# Exercise goal
Write out all the lines again, precisely as they stand, but without the images.

# Record extracts

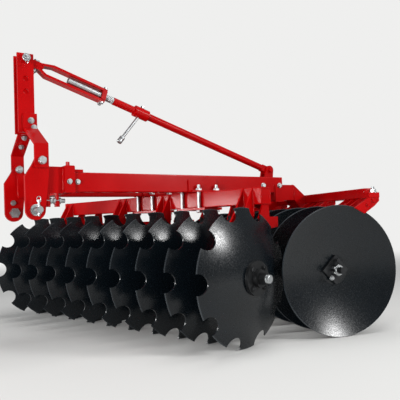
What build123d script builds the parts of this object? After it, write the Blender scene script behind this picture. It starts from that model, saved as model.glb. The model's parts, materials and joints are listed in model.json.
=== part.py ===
from build123d import *
from collections import namedtuple
from math import atan2, cos, hypot, radians, sin, sqrt
import os

# Offset disc harrow for a tractor's three-point linkage, in millimetres.
# +X is the direction of travel, +Y the machine's left side, +Z up. The discs stand on z = 0.
# The origin lies on the floor under the middle of the machine.

# Discs: spherical steel blades with a flat seat, notched in front, plain behind
disc_radius = 305.0
disc_thickness = 6.0
disc_dish = 62.0
disc_seat_radius = 70.0
disc_pitch = 183.0
discs_per_gang = 10
notch_count = 10
notch_radius = 43.0
notch_circle_radius = 298.0

# Gangs: two shafts set askew to the line of travel, closed towards the left side
gang_angle = 14.5
front_gang_x = 392.0
front_gang_y = -58.0
rear_gang_x = -496.0
rear_gang_y = 61.0

# Shafts: a square axle, cast spools between the discs, a flange and a washer at the ends
axle_side = 34.0
axle_play = 0.3
axle_thread_radius = 16.0
axle_stub = 62.0
spool_body_radius = 38.0
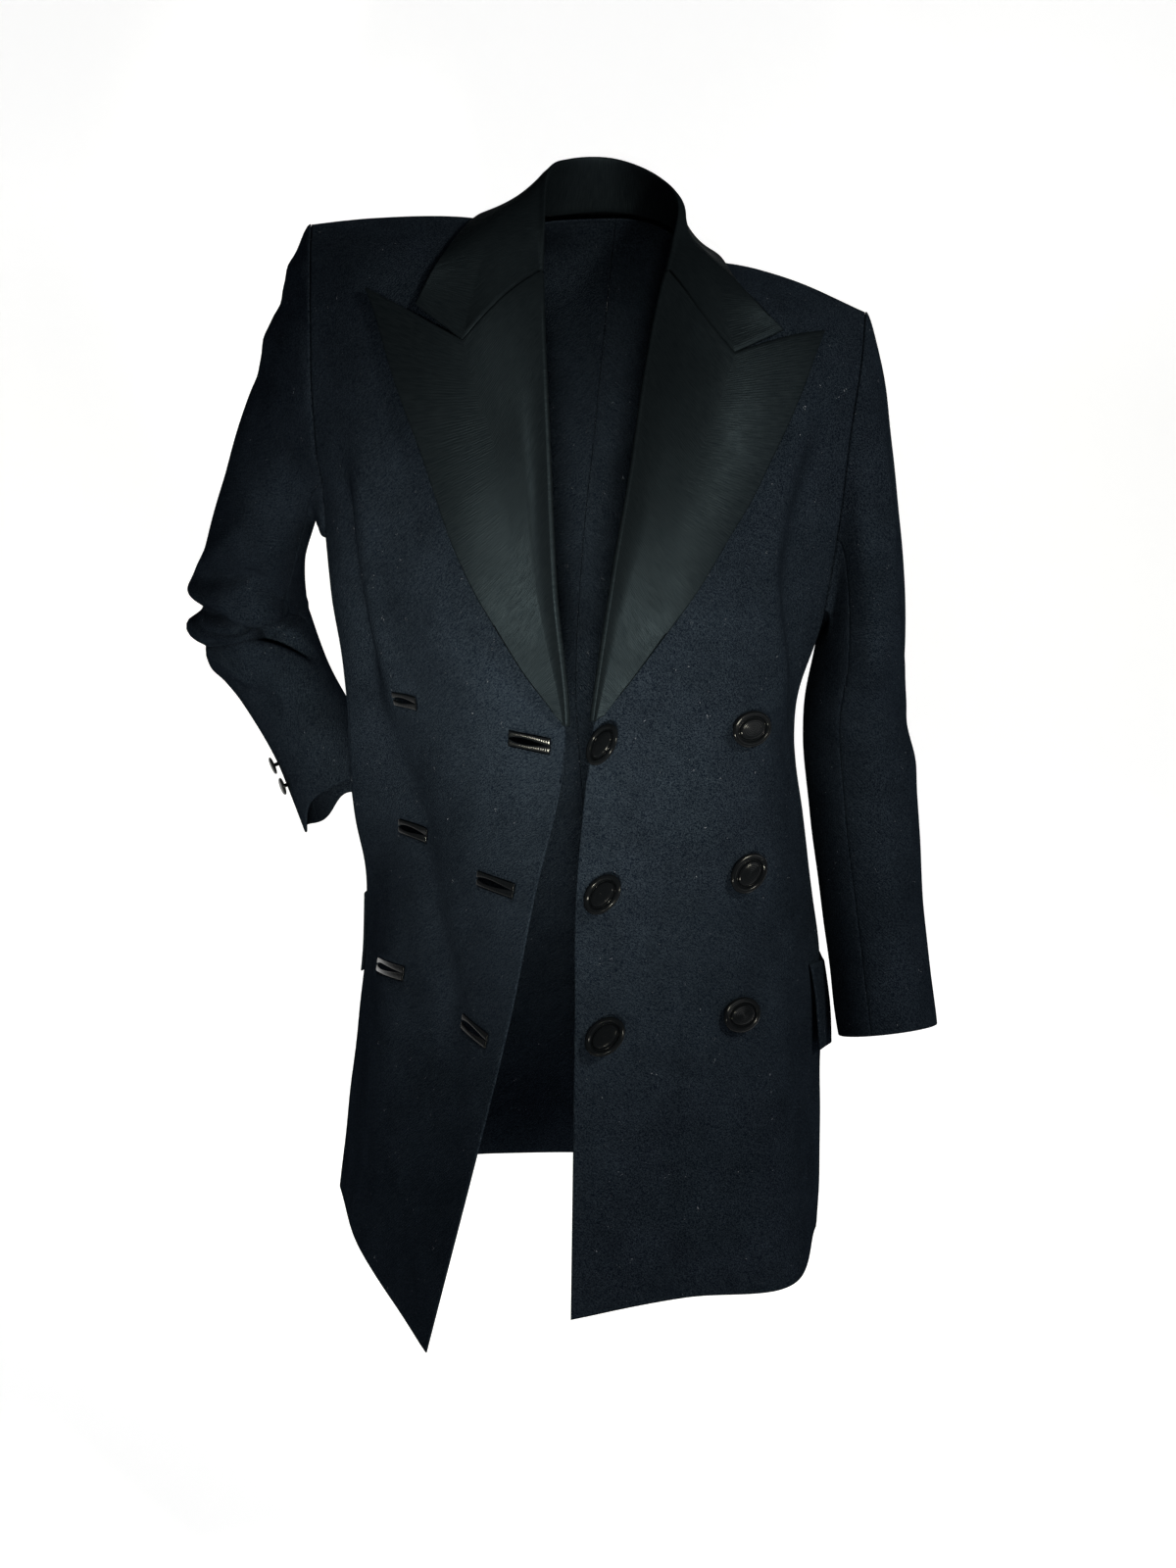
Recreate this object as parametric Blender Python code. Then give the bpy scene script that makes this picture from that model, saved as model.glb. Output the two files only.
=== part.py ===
"""Double-breasted tuxedo blazer, worn open, with one arm bent and one hanging.

Metres, +Z up, the front towards -Y and the wearer's left towards +X.  The origin
lies between the shoulders at the height of the neck, where the wearer carries it.
Every cloth piece is a wall: a grid of points on its outer face, and the same grid
moved in by the thickness of the cloth.
"""
from collections import namedtuple

import bmesh
import bpy
import numpy as np

CENTIMETRE = 0.01

# Cloth
WOOL_WALL = 0.0022
SLEEVE_WALL = 0.0020
SATIN_WALL = 0.0020
FLAP_WALL = 0.0025
SEAM_GAP = 0.0003
INSIDE_SETBACK = 0.0004

# Levels of the body block, from the hem up; the three button rows are levels too
HEM, THIRD_ROW, SECOND_ROW, FIRST_ROW, UNDERARM, CHEST, YOKE, GORGE, SHOULDER = range(9)

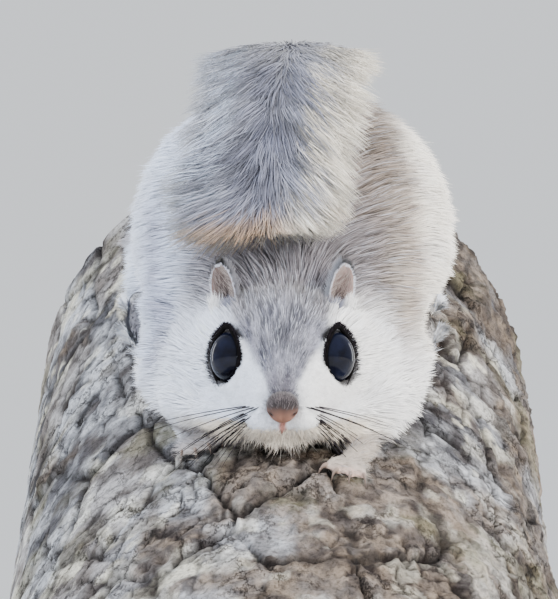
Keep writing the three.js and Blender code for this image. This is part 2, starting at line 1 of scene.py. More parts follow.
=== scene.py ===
# A Siberian flying squirrel in its winter coat, head down on a cut length of trunk, on a display stand.
# Shapes are worked out in millimetres in the animal's own frame (x to its left, y from nose to tail,
# z away from the bark) and placed in the model's frame, in metres, when each mesh is made.
import math

import bpy
import numpy as np
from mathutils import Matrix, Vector
from mathutils.bvhtree import BVHTree
from mathutils.kdtree import KDTree


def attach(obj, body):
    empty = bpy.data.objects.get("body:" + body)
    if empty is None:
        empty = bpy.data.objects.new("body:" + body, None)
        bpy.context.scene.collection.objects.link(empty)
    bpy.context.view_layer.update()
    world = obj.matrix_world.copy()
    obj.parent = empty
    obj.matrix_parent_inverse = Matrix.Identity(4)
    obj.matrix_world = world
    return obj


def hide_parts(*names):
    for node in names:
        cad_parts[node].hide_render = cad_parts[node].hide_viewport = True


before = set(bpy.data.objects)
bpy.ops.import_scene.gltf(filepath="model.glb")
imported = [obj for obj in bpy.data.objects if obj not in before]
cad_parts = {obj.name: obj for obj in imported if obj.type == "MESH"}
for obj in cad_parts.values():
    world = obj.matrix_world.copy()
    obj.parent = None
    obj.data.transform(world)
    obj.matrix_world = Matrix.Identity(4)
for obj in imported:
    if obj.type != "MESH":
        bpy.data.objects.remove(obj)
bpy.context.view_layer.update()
rng = np.random.default_rng(41)

# Placing of the animal and trunk, with the same named sizes as the solids
LEAN, HEAD_LIFT = math.radians(30), math.radians(10)
LOW, HIGH, LOW_RADIUS, HIGH_RADIUS = -62, 143, 61, 52
PLATE, FISSURE, ROUGH, SEED = 21, 2.4, 0.7, 7
BASE_THICK, CLEAR = 12, 8
HEAD_AT = np.array([0, 17.4, 16.5])
SHIFT = 2.2


def turn_x(angle):
    c, s = math.cos(angle), math.sin(angle)
    return np.array([[1, 0, 0], [0, c, -s], [0, s, c]])


def trunk_radius(y):
    return LOW_RADIUS + (HIGH_RADIUS - LOW_RADIUS) * (y - LOW) / (HIGH - LOW)


TURN = turn_x(LEAN)
MIDDLE_Y = (LOW + HIGH) / 2
MIDDLE = np.array([0, MIDDLE_Y, -trunk_radius(MIDDLE_Y)])
LOW_RIM = TURN @ (np.array([0, LOW, -2 * LOW_RADIUS]) - MIDDLE)
ORIGIN = np.array([0, 0, BASE_THICK + CLEAR - LOW_RIM[2]]) - TURN @ MIDDLE
HEAD_TURN = turn_x(-HEAD_LIFT)


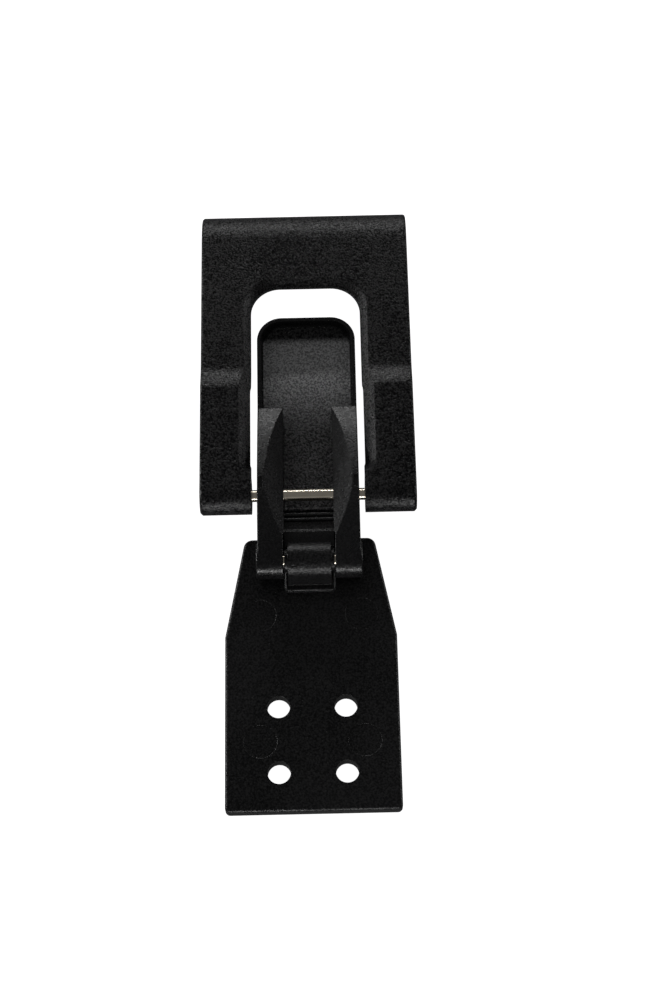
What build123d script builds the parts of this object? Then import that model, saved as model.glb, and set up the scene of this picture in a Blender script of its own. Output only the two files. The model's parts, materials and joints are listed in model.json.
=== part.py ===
from build123d import *
import os
from math import hypot, radians, tan

# Over-centre draw latch in moulded plastic, lying on its back and thrown fully open.
# Millimetres. The origin is the centre of the four mounting holes on the plate's back face.
# +X runs across the latch, +Y towards the hook and +Z out of the mounting surface.

# Fits, and how far a cut runs past what it cuts
pin_clearance = 0.05
pin_end_recess = 0.4
pin_chamfer = 0.3
cut_margin = 1.0

# Base plate
plate_thickness = 4.0
plate_width = 49.4
plate_bottom_y = -20.5
plate_taper_y = 30.8
plate_top_y = 60.9
plate_top_width = 37.8
plate_top_corner = 2.6
plate_bottom_corner = 1.4
plate_edge_round = 1.0
hole_pitch = 19.05
hole_radius = 3.25
ejector_radius = 4.75
ejector_x = 14.7
ejector_rows_y = (-0.5, 37.1)
ejector_depth = 0.12

# Hinge of the lever on the plate
hinge_y = 51.0
hinge_gap_z = 2.0
hinge_pin_radius = 1.75
knuckle_radius = 5.2
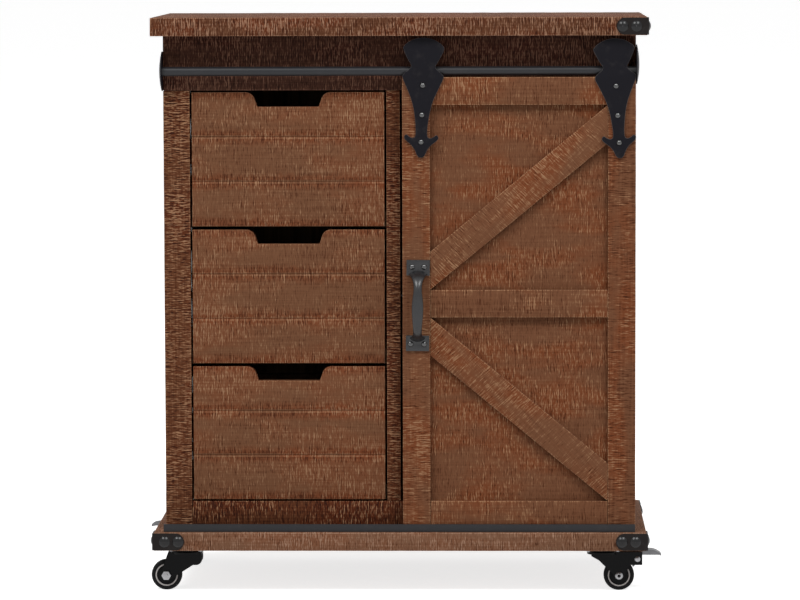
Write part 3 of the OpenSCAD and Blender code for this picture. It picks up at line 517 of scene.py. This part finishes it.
def sawn_board(node, along, wood, worn, body):
    """A board in the place of a node, with rounded edges that wander a little and take the
    second material; on most boards that is lighter, partly wear and partly a painted highlight.
    """
    low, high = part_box(node)
    axis = "XYZ".index(along)
    bm = bmesh.new()
    bmesh.ops.create_cube(bm, size=1)
    for vert in bm.verts:
        for i in range(3):
            vert.co[i] = low[i] + (vert.co[i] + 0.5) * (high[i] - low[i])
    long_edges = [
        edge for edge in bm.edges
        if abs(edge.verts[0].co[axis] - edge.verts[1].co[axis]) > (high - low)[axis] / 2
    ]
    cuts = max(2, round((high - low)[axis] / sizes().arris_step))
    bmesh.ops.subdivide_edges(bm, edges=long_edges, cuts=cuts, use_grid_fill=True)
    bevel_edges(bm, sizes().arris)
    wander(bm, (low + high) / 2)
    return make_piece("sawn_" + node, bm, (wood, worn), body, (node,))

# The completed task
What build123d script builds the parts of this object? After it, write the Blender scene script behind this picture. It starts from that model, saved as model.glb. The model's parts, materials and joints are listed in model.json.
=== part.py ===
from build123d import *
from collections import namedtuple
from math import atan2, cos, hypot, radians, sin, sqrt
import os

# Offset disc harrow for a tractor's three-point linkage, in millimetres.
# +X is the direction of travel, +Y the machine's left side, +Z up. The discs stand on z = 0.
# The origin lies on the floor under the middle of the machine.

# Discs: spherical steel blades with a flat seat, notched in front, plain behind
disc_radius = 305.0
disc_thickness = 6.0
disc_dish = 62.0
disc_seat_radius = 70.0
disc_pitch = 183.0
discs_per_gang = 10
notch_count = 10
notch_radius = 43.0
notch_circle_radius = 298.0

# Gangs: two shafts set askew to the line of travel, closed towards the left side
gang_angle = 14.5
front_gang_x = 392.0
front_gang_y = -58.0
rear_gang_x = -496.0
rear_gang_y = 61.0

# Shafts: a square axle, cast spools between the discs, a flange and a washer at the ends
axle_side = 34.0
axle_play = 0.3
axle_thread_radius = 16.0
axle_stub = 62.0
spool_body_radius = 38.0
Recreate this object as parametric Blender Python code. Then give the bpy scene script that makes this picture from that model, saved as model.glb. Output the two files only.
=== part.py ===
"""Double-breasted tuxedo blazer, worn open, with one arm bent and one hanging.

Metres, +Z up, the front towards -Y and the wearer's left towards +X.  The origin
lies between the shoulders at the height of the neck, where the wearer carries it.
Every cloth piece is a wall: a grid of points on its outer face, and the same grid
moved in by the thickness of the cloth.
"""
from collections import namedtuple

import bmesh
import bpy
import numpy as np

CENTIMETRE = 0.01

# Cloth
WOOL_WALL = 0.0022
SLEEVE_WALL = 0.0020
SATIN_WALL = 0.0020
FLAP_WALL = 0.0025
SEAM_GAP = 0.0003
INSIDE_SETBACK = 0.0004

# Levels of the body block, from the hem up; the three button rows are levels too
HEM, THIRD_ROW, SECOND_ROW, FIRST_ROW, UNDERARM, CHEST, YOKE, GORGE, SHOULDER = range(9)

Keep writing the three.js and Blender code for this image. This is part 2, starting at line 1 of scene.py. More parts follow.
=== scene.py ===
# A Siberian flying squirrel in its winter coat, head down on a cut length of trunk, on a display stand.
# Shapes are worked out in millimetres in the animal's own frame (x to its left, y from nose to tail,
# z away from the bark) and placed in the model's frame, in metres, when each mesh is made.
import math

import bpy
import numpy as np
from mathutils import Matrix, Vector
from mathutils.bvhtree import BVHTree
from mathutils.kdtree import KDTree


def attach(obj, body):
    empty = bpy.data.objects.get("body:" + body)
    if empty is None:
        empty = bpy.data.objects.new("body:" + body, None)
        bpy.context.scene.collection.objects.link(empty)
    bpy.context.view_layer.update()
    world = obj.matrix_world.copy()
    obj.parent = empty
    obj.matrix_parent_inverse = Matrix.Identity(4)
    obj.matrix_world = world
    return obj


def hide_parts(*names):
    for node in names:
        cad_parts[node].hide_render = cad_parts[node].hide_viewport = True


before = set(bpy.data.objects)
bpy.ops.import_scene.gltf(filepath="model.glb")
imported = [obj for obj in bpy.data.objects if obj not in before]
cad_parts = {obj.name: obj for obj in imported if obj.type == "MESH"}
for obj in cad_parts.values():
    world = obj.matrix_world.copy()
    obj.parent = None
    obj.data.transform(world)
    obj.matrix_world = Matrix.Identity(4)
for obj in imported:
    if obj.type != "MESH":
        bpy.data.objects.remove(obj)
bpy.context.view_layer.update()
rng = np.random.default_rng(41)

# Placing of the animal and trunk, with the same named sizes as the solids
LEAN, HEAD_LIFT = math.radians(30), math.radians(10)
LOW, HIGH, LOW_RADIUS, HIGH_RADIUS = -62, 143, 61, 52
PLATE, FISSURE, ROUGH, SEED = 21, 2.4, 0.7, 7
BASE_THICK, CLEAR = 12, 8
HEAD_AT = np.array([0, 17.4, 16.5])
SHIFT = 2.2


def turn_x(angle):
    c, s = math.cos(angle), math.sin(angle)
    return np.array([[1, 0, 0], [0, c, -s], [0, s, c]])


def trunk_radius(y):
    return LOW_RADIUS + (HIGH_RADIUS - LOW_RADIUS) * (y - LOW) / (HIGH - LOW)


TURN = turn_x(LEAN)
MIDDLE_Y = (LOW + HIGH) / 2
MIDDLE = np.array([0, MIDDLE_Y, -trunk_radius(MIDDLE_Y)])
LOW_RIM = TURN @ (np.array([0, LOW, -2 * LOW_RADIUS]) - MIDDLE)
ORIGIN = np.array([0, 0, BASE_THICK + CLEAR - LOW_RIM[2]]) - TURN @ MIDDLE
HEAD_TURN = turn_x(-HEAD_LIFT)


What build123d script builds the parts of this object? Then import that model, saved as model.glb, and set up the scene of this picture in a Blender script of its own. Output only the two files. The model's parts, materials and joints are listed in model.json.
=== part.py ===
from build123d import *
import os
from math import hypot, radians, tan

# Over-centre draw latch in moulded plastic, lying on its back and thrown fully open.
# Millimetres. The origin is the centre of the four mounting holes on the plate's back face.
# +X runs across the latch, +Y towards the hook and +Z out of the mounting surface.

# Fits, and how far a cut runs past what it cuts
pin_clearance = 0.05
pin_end_recess = 0.4
pin_chamfer = 0.3
cut_margin = 1.0

# Base plate
plate_thickness = 4.0
plate_width = 49.4
plate_bottom_y = -20.5
plate_taper_y = 30.8
plate_top_y = 60.9
plate_top_width = 37.8
plate_top_corner = 2.6
plate_bottom_corner = 1.4
plate_edge_round = 1.0
hole_pitch = 19.05
hole_radius = 3.25
ejector_radius = 4.75
ejector_x = 14.7
ejector_rows_y = (-0.5, 37.1)
ejector_depth = 0.12

# Hinge of the lever on the plate
hinge_y = 51.0
hinge_gap_z = 2.0
hinge_pin_radius = 1.75
knuckle_radius = 5.2
Write part 3 of the OpenSCAD and Blender code for this picture. It picks up at line 517 of scene.py. This part finishes it.
def sawn_board(node, along, wood, worn, body):
    """A board in the place of a node, with rounded edges that wander a little and take the
    second material; on most boards that is lighter, partly wear and partly a painted highlight.
    """
    low, high = part_box(node)
    axis = "XYZ".index(along)
    bm = bmesh.new()
    bmesh.ops.create_cube(bm, size=1)
    for vert in bm.verts:
        for i in range(3):
            vert.co[i] = low[i] + (vert.co[i] + 0.5) * (high[i] - low[i])
    long_edges = [
        edge for edge in bm.edges
        if abs(edge.verts[0].co[axis] - edge.verts[1].co[axis]) > (high - low)[axis] / 2
    ]
    cuts = max(2, round((high - low)[axis] / sizes().arris_step))
    bmesh.ops.subdivide_edges(bm, edges=long_edges, cuts=cuts, use_grid_fill=True)
    bevel_edges(bm, sizes().arris)
    wander(bm, (low + high) / 2)
    return make_piece("sawn_" + node, bm, (wood, worn), body, (node,))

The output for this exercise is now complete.